Attend to your Glassdoor and Comparably reviews
If you’re not on these review sites, get on them! And then manage your employer brand there by responding and engaging with reviewers.
Offer a best-in-class candidate experience (CX)
We don’t have to tell you how CX impacts your ability to market yourself as an employer of choice. This means more than a simplified application process; it takes your entire hiring funnel into account, from first contact through to offer-accept. It entails frequent and transparent communication, equitable processes, minimal time-in-stage, and a sense—from the candidates’ perspective—that their time was respected and well-spent. With Gem, you can analyze conversion rates to identify the weakest points of your pipeline and understand how to fix them. Slice by hiring manager, recruiter, job, gender, race/ethnicity, and more to spot biases and effect process change for a more equitable candidate experience. Where is talent dropping out of process? How can you optimize that stage for a better overall candidate experience?

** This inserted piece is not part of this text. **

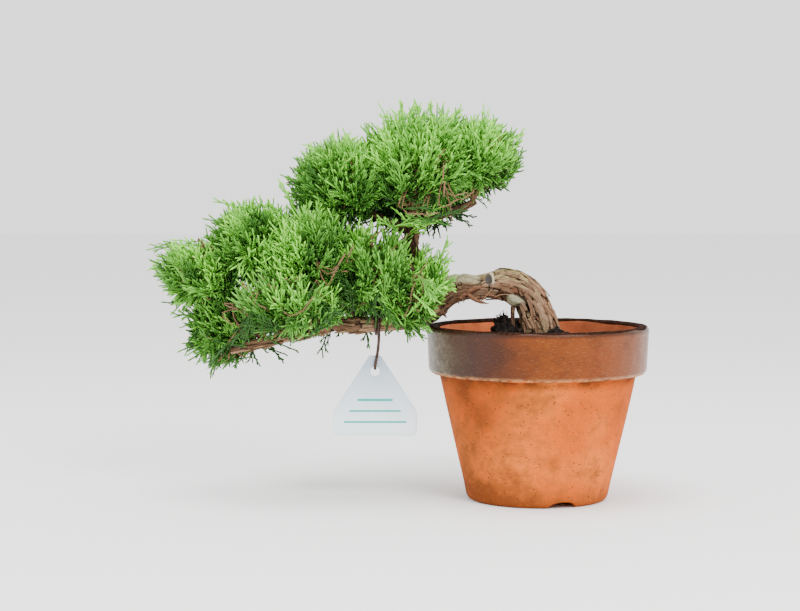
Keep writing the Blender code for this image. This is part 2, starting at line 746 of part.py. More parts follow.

Measure and iterate on your recruitment marketing strategy
There’s an endless set of metrics you could follow down the rabbit hole; but return to the goals you’ve defined. More qualified applicants from a specific channel? More passive talent to your careers site? More diversity in your talent community? Better response rates to your email outreach? Whatever your goals, the data is there—every step of the funnel, and every candidate touchpoint, is trackable and measurable. Be empowered to conduct informed experiments where the data suggests your process could be better. It’s the only way you’ll improve.